June 17th, 2011 at 1:53 pm
Honorable Mentions:
Plastic-Man:
It’s bad enough people still think I’m nothing more than a stretchy Jim Carrey. C’mon! Jim’s not even funny anymore. I’ve been in two cartoons in 30 years. Heck, the guy who does Spongebob is voicing me now. I could be in Detective. Batman could easily give up one of his eleventy billion titles just for detectives like me, right? Maybe if I wore long pants, I could have a chance there. Harley Quinn’s doing fine without them though.
Elongated Man:
Unavailable for comment. Still dead.
WildC.A.T.S.’ Warblade :
Figures they’d pick the Wolverine with a gun and the stripper as opposed to the Amazon with a sword or me, a guy with liquid metal claws. Claws! I was Daken before Daken, and better at it too.
Gen 13:
C’mon!
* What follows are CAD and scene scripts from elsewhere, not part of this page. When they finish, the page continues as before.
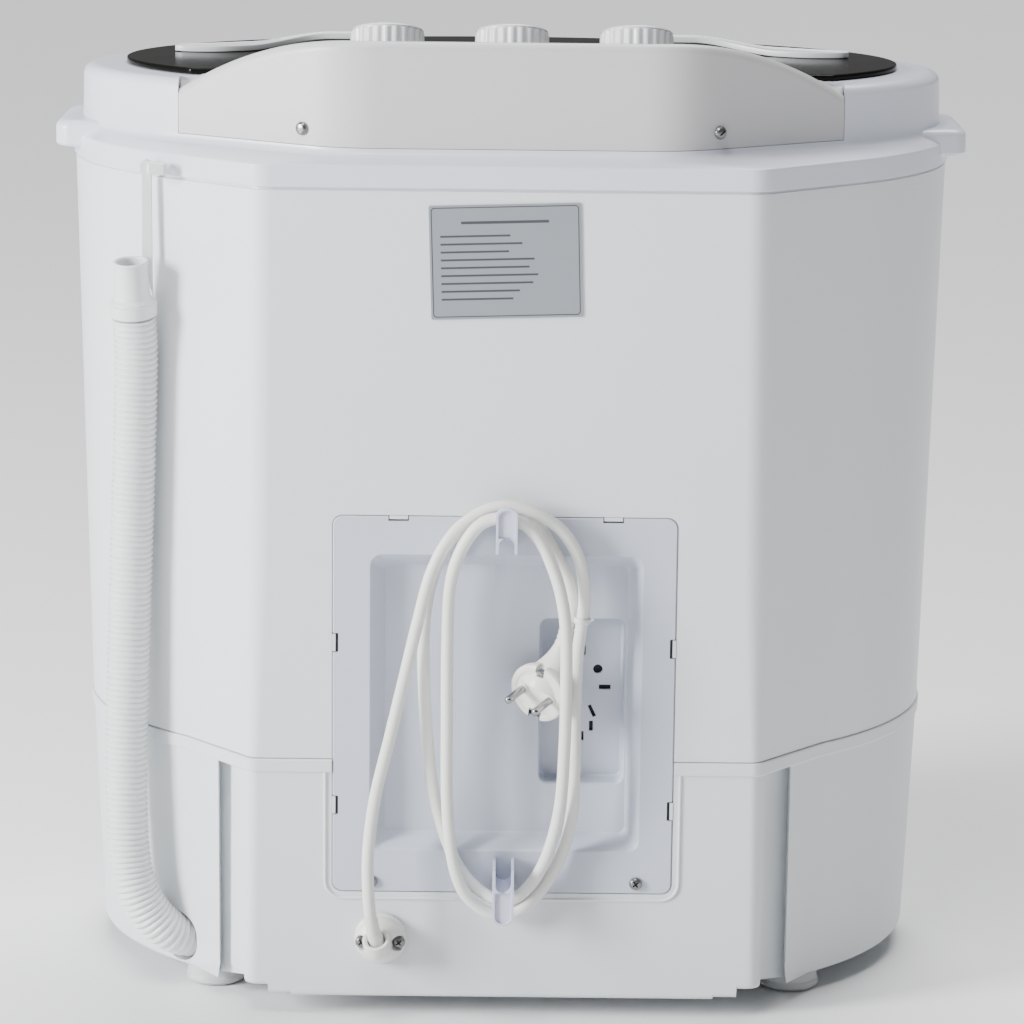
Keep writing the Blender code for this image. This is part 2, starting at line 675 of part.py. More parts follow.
def pulsator():
    """The ribbed disc that turns the wash, with three swept vanes."""
    centre = (WASH_X, rear(WASH_DEPTH), TUB_FLOOR + 0.007)
    profile = [(PULSATOR_R - 0.004, 0), (PULSATOR_R, 0.003), (PULSATOR_R - 0.006, 0.007), (0.040, 0.012),
               (0.022, 0.022), (0.010, 0.026)]
    disc = turned("pulsator", profile, centre, grey_plastic(), count=32)
    for i in range(3):
        angle = 2 * math.pi * i / 3
        vane = bmesh.new()
        bmesh.ops.create_cube(vane, size=1.0)
        bmesh.ops.scale(vane, vec=(0.052, 0.012, 0.020), verts=vane.verts)
        bmesh.ops.translate(vane, vec=(0.042, 0, 0.012), verts=vane.verts)
        bmesh.ops.rotate(vane, cent=(0, 0, 0), matrix=Matrix.Rotation(angle, 3, "Z"), verts=vane.verts)
        bmesh.ops.translate(vane, vec=centre, verts=vane.verts)
        combine(disc, finish(f"join_vane_{i}", vane, None, smooth=False), "UNION")
    return disc


def wash_gearbox():
    """The bearing housing under the wash tub."""
    profile = [(0.040, 0.095), (0.040, 0.196), (0.050, 0.200), (0.050, TUB_FLOOR - 0.0008),
               (0.0062, TUB_FLOOR - 0.0008), (0.0062, 0.095)]
    surface = material("cast_metal", (0.4, 0.41, 0.42), 0.5, 0.8)
    return turned("wash_gearbox", profile, (WASH_X, rear(WASH_DEPTH), 0), surface, closed=True)


def pulley(name, radius, shaft, top, centre):
    """A flanged belt pulley and the shaft it is pressed on."""
    half = 0.004
    profile = [(shaft, -half - 0.008), (shaft + 0.003, -half - 0.004), (radius + 0.0035, -half - 0.004),
               (radius + 0.0035, -half - 0.0006), (radius, -half + 0.0005), (radius, half - 0.0005),
               (radius + 0.0035, half + 0.0006), (radius + 0.0035, half + 0.004),
               (shaft + 0.004, half + 0.004),
               (shaft, half + 0.008), (shaft, top - centre[2])]
    return turned(name, profile, centre, material("pulley_nylon", (0.12, 0.12, 0.13), 0.5), count=32)


def belt_outline(extra):
    """A loop round both pulleys, this far outside their rims."""
    big = Vector((WASH_X, rear(WASH_DEPTH)))
    small = Vector((MOTOR_X, rear(MOTOR_DEPTH)))
    span = small - big
    heading = math.atan2(span.y, span.x)
    lean = math.acos((BIG_PULLEY_R - SMALL_PULLEY_R) / span.length)
    points = []
    for i in range(17):
        angle = heading + lean + (2 * math.pi - 2 * lean) * i / 16
        reach = BIG_PULLEY_R + extra
        points.append((big.x + reach * math.cos(angle), big.y + reach * math.sin(angle)))
    for i in range(9):
        angle = heading - lean + 2 * lean * i / 8
        reach = SMALL_PULLEY_R + extra
        points.append((small.x + reach * math.cos(angle), small.y + reach * math.sin(angle)))
    return points


def drive_belt():
    low, high = BELT_Z - 0.0035, BELT_Z + 0.0035
    inner, outer = belt_outline(0.0008), belt_outline(0.0048)
    rings = [at_height(inner, low), at_height(outer, low), at_height(outer, high), at_height(inner, high)]
    return loft("drive_belt", rings, rubber(), closed=True)


def wash_motor():
    """The wash motor, hung shaft down over the belt."""
    profile = [(0.0080, 0.076), (0.020, 0.076), (0.048, 0.082), (0.048, 0.145), (0.030, 0.150),
               (0.0080, 0.150)]
    surface = material("motor_steel", (0.35, 0.36, 0.38), 0.4, 0.7)
    return turned("wash_motor", profile, (MOTOR_X, rear(MOTOR_DEPTH), 0), surface, closed=True)


def motor_bracket():
    """A plate on three legs that carries the wash motor over its belt."""
    x0, x1 = MOTOR_X - 0.055, MOTOR_X + 0.055
    y0, y1 = rear(MOTOR_DEPTH + 0.055), rear(MOTOR_DEPTH - 0.055)
    plate = box("wash_motor_bracket", (x0, y0, 0.0722), (x1, y1, 0.0755), steel())
    for i, (x, y) in enumerate(((x1 - 0.002, y0 + 0.002), (x1 - 0.002, y1 - 0.002),
                                (x0 + 0.002, y1 - 0.002))):
        inward_x = x - math.copysign(0.012, x - MOTOR_X)
        inward_y = y - math.copysign(0.012, y - rear(MOTOR_DEPTH))
        low = (min(x, inward_x), min(y, inward_y), FOOT_HEIGHT + WALL + GAP)
        high = (max(x, inward_x), max(y, inward_y), 0.074)
        combine(plate, box(f"join_bracket_leg_{i}", low, high, None), "UNION")
    hole = turned("cut_bracket_hole", [(0.012, 0.06), (0.012, 0.09)], (MOTOR_X, rear(MOTOR_DEPTH), 0), None)
    return combine(plate, hole)


def spin_outer_tub():
    profile = [(0.017, TUB_FLOOR), (0.090, TUB_FLOOR), (0.096, TUB_FLOOR + 0.006), (SPIN_TUB_R, TUB_TOP),
               (SPIN_TUB_R - TUB_WALL, TUB_TOP), (0.0935, TUB_FLOOR + 0.009), (0.088, TUB_FLOOR + 0.003),
               (0.017, TUB_FLOOR + 0.003)]
    return turned("spin_outer_tub", profile, (SPIN_X, rear(SPIN_DEPTH), 0), white_plastic(), count=32,
                  closed=True)


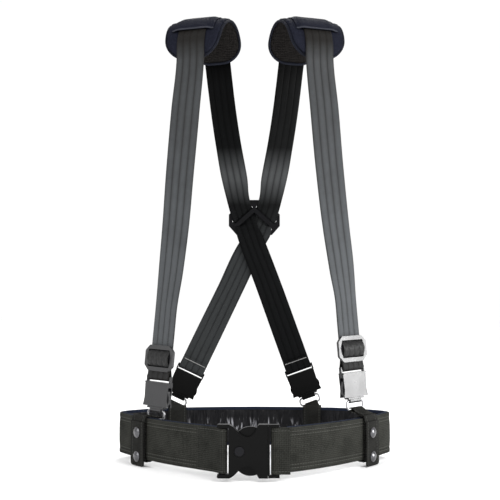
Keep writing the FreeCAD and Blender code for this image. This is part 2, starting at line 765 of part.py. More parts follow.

We’re teens with superpowers. Titans don’t have anything on us. Jim, Dad, we know you like us. Don’t go all Quesada on us and ignore your kids the way he did Ash.
Hardware:
A cameo in JLA, a mini-series with pointless edits. I’m a good guy, really, I am. If DC sees me as nothing more than an angry black man, it’s bullscat like that that does it. I know who Xombi is even if he doesn’t. Happy the kid gets to shine again, but the rest of us seem to be nothing more than cannon fodder. God, I miss Maestro. He knew us better than everyone.
Steel:
So . . . do I even exist? I’m a member of the Superman family too. I wear the S proudly. I was one of the stars of 52 for cripes sake. Do I have to be like Luke Cage and knock up Cameron Chase to matter anymore?
Mia Dearden:
I could be sexy too, Judd. But, well, you gave me . . . this, made me feel dirtier than I am. And now, DC has put me aside for some reason. Are they ashamed of me for something I did? I’m not a terrible person. I’ve been a great hero. I’ll be okay. I’ll still survive even if you don’t acknowledge I’m alive.
Conner Hawke:
Do I even exist anymore? Everybody seem to love Roy more than me, and he killed a lot of innocent people, went crazy, and is a notorious drug user, and yet he gets more love by DC than me and Mia COMBINED. I guess the world’s only big enough for one Green Lantern. Maybe me and Wally will have a few drinks over that.
Ryan Choi:
Unavailable for comment. Still dead.